» DATA LINES
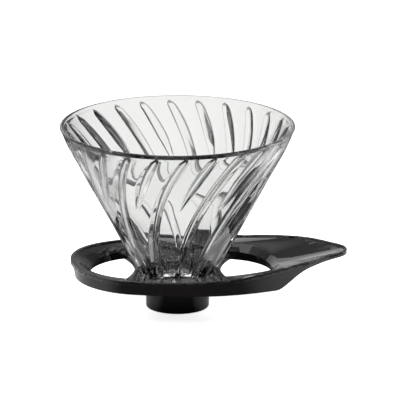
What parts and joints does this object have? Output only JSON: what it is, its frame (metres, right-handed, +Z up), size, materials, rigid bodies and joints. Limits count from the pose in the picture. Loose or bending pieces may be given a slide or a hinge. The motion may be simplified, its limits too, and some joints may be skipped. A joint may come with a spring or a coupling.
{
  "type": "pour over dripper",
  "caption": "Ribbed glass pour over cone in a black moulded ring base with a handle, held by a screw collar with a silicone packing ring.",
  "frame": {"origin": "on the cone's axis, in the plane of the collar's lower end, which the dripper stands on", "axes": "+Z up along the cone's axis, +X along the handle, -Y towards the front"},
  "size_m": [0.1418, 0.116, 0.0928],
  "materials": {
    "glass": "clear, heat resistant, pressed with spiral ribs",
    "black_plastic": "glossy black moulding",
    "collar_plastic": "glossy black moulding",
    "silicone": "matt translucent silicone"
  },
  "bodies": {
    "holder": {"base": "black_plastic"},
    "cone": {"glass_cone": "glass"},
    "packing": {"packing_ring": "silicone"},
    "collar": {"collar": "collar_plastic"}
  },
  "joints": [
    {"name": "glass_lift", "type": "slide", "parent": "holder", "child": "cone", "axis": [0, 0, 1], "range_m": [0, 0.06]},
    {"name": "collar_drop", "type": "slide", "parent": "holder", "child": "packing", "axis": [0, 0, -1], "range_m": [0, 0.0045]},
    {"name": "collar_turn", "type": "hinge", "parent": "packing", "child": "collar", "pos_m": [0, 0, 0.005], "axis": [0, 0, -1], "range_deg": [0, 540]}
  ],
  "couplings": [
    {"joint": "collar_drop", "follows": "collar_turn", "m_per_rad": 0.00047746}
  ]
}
==
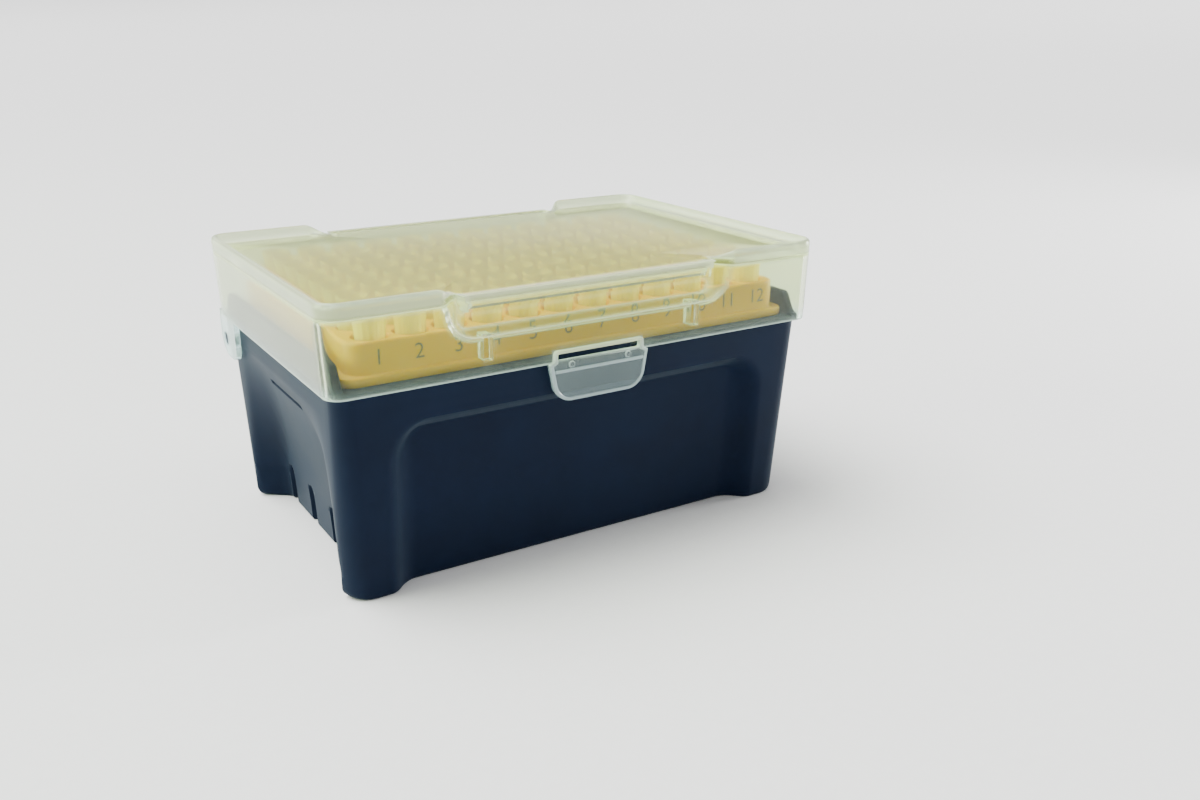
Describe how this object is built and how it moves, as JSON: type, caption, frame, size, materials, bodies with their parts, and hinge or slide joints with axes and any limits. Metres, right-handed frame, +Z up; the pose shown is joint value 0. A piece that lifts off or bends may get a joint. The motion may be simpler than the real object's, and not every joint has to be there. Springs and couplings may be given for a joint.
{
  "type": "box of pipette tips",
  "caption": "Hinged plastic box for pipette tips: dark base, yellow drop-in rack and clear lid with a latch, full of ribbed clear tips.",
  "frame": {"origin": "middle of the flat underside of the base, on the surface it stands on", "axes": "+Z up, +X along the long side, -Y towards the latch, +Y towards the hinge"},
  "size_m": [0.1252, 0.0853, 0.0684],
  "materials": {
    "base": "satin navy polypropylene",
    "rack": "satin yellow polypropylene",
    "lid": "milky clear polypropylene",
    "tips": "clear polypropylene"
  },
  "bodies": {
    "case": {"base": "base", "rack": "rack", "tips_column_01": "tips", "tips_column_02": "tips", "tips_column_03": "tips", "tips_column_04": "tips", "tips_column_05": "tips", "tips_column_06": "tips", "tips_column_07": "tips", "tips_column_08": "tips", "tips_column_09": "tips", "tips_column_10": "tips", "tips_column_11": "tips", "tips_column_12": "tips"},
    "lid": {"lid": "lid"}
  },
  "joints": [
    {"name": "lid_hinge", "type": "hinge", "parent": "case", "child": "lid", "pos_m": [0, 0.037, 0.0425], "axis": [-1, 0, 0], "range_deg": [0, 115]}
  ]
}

» WHAT NEEDS TO BE DONE
Looking at the data above, how many lines hold the word "JSON"? Respond with the number alone.

» EXPECTED ANSWER
2